Selain permasalahan Internal PKB, di Internal NU sendiri juga timbul pro kontra
seputar keberadaan khittah. Hal tersebut mencuat pasca muktamar NU
ke-32 di Makassar. Di mana KH. Salahudin Wahid menggagas
terbentuknya Komite Khittah NU dengan tujuan mengembalikan NU pada relnya, yaitu Qanun Azasi
yang ditulis oleh KH. Hasyim Asy’ari. Bahkan menurut Gus Sholah, pimpinan NU saat ini sangat dekat dengan partai
politik, bahkan
disetir dalam sikap politiknya.
Komite Khittah lahir dari kegelisahan para cucu pendiri NU
yang melihat NU sudah mulai keluar dari khittah dengan ikut berpolitik. Para
cucu muassis ini kali pertama menggelar pertemuan pada 24 Oktober di Ponpes
Tebuireng. Dilanjutkan pertemuan kedua di Ponpes Tambakberas pada 14 November
2018. Bahkan kerja-kerja
Komite Khittah sudah diketahui PBNU dan merekomendasikan Komite Khittah
melanjutkan tugasnya mengembalikan NU ke khittah, termasuk membahas posisi KH
Ma'ruf Amin yang pada waktu itu dicalonkan menjadi cawapres.

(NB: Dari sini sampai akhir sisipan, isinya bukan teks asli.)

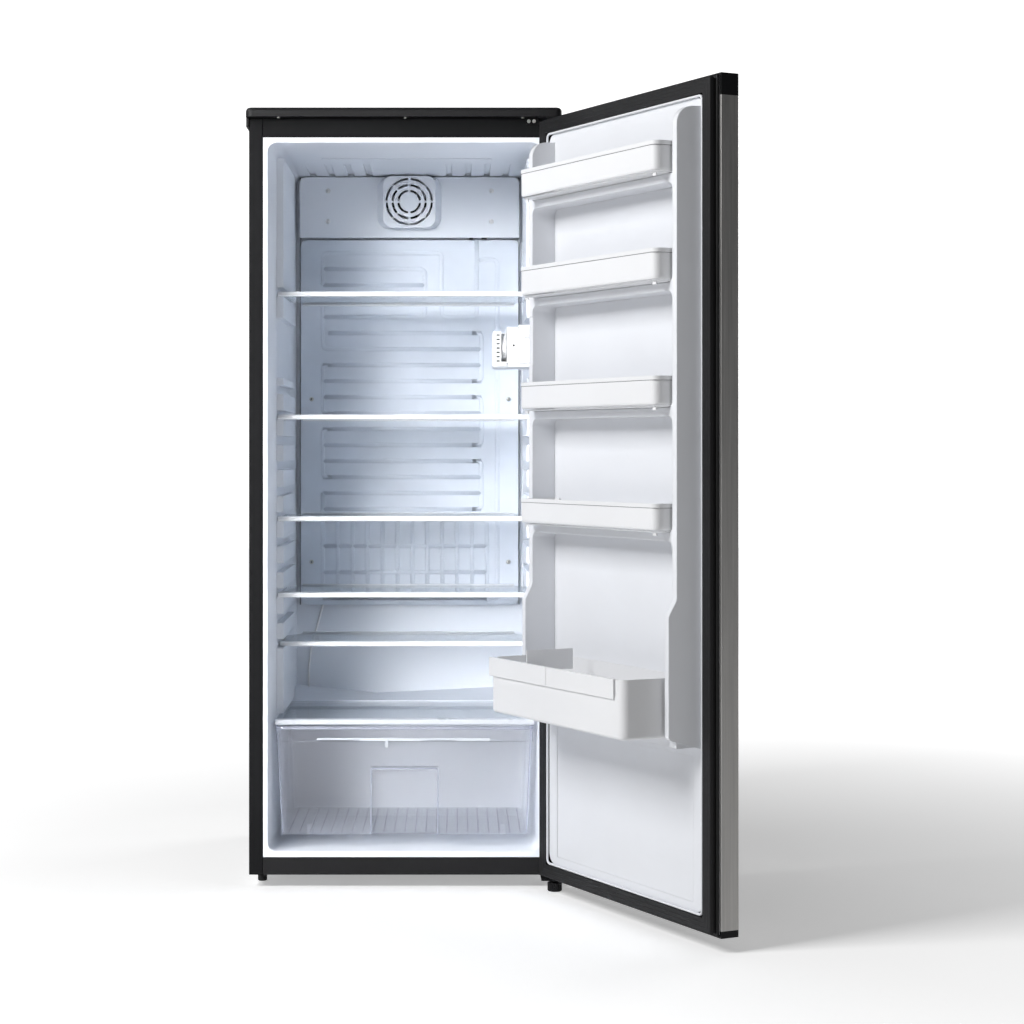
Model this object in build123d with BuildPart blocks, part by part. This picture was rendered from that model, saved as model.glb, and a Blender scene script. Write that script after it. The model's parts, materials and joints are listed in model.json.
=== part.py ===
from build123d import *
import os

# Upright all-refrigerator, millimetres. +Z is up from the floor, X = 0 is the middle of the
# cabinet, Y = 0 is the middle of its depth, and the door is on the -Y side. Everything on the
# door is modelled with the door shut and then turned about the hinge axis by DOOR_OPEN.

# ---- cabinet ----
CABINET_WIDTH = 596.0
CABINET_DEPTH = 600.0
HALF = CABINET_WIDTH / 2
FRONT = -CABINET_DEPTH / 2
REAR = CABINET_DEPTH / 2
BODY_BOTTOM = 24.0
BODY_TOP = 1478.7
SHEET = 1.0  # painted steel
BEND = 2.0  # outer bend radius of the sheet
POST = 27.0  # face width of the folded front posts
POST_LIP = 12.0  # how far a post folds back behind its face
LIP_Y = FRONT + POST_LIP
RAIL_BOTTOM = 1441.5
SILL_TOP = 57.5
FOAM_FRONT = FRONT + 14.0

COVER_HALF = 303.0
COVER_FRONT = FRONT - 22.0
COVER_TOP = 1496.7
COVER_SKIRT = 1461.0
COVER_WALL = 3.0

# ---- inner liner ----
LINER = 2.0  # wall of the vacuum-formed liner
# sections of the hollow, from the opening to the rear wall: y, half width, floor, ceiling, radius
HOLLOW = (
    (FRONT + 2.0, 262.0, 69.0, 1433.0, 18.0),
    (-200.0, 253.0, 72.0, 1431.0, 17.0),
    (112.0, 252.0, 74.0, 1427.0, 16.0),
    (204.0, 243.0, 76.0, 1425.0, 14.0),
)
REAR_WALL = HOLLOW[-1][0]
CEILING_REAR = HOLLOW[-1][3]
HUMP_FRONT = 80.0  # the floor steps up here, over the compressor
HUMP_LIP = 316.0
GUTTER_X = -70.0  # lowest point of the meltwater gutter on the step
GUTTER_Z = (344.0, 318.0, 338.0)  # gutter height at the rear wall: left, lowest, right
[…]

Dari dua uraian tersebut, pertama tentang keberadaan NU sendiri yang timbul pro kontra seputar gerakan kembali ke Khittah 1926, yaitu dengan terbentuknya Komite Khittah NU yang diketuai oleh KH. Salahudin Wahid yang nota bene adik Gusdur sendiri sekaligus cucu dari pendiri NU. Serta keberadaan PKB sebagai partai yang dibidani NU, di mana sampai saat ini masih dilanda beberapa permasalahan serta kurang harmonisnya dengan massa akar rumput NU. Jadi ada baiknya NU ke depan untuk mengkaji ulang sepak terjang politik praktisnya selama ini dengan mengembalikan marwah NU kembali pada semangat Khittah NU 1926.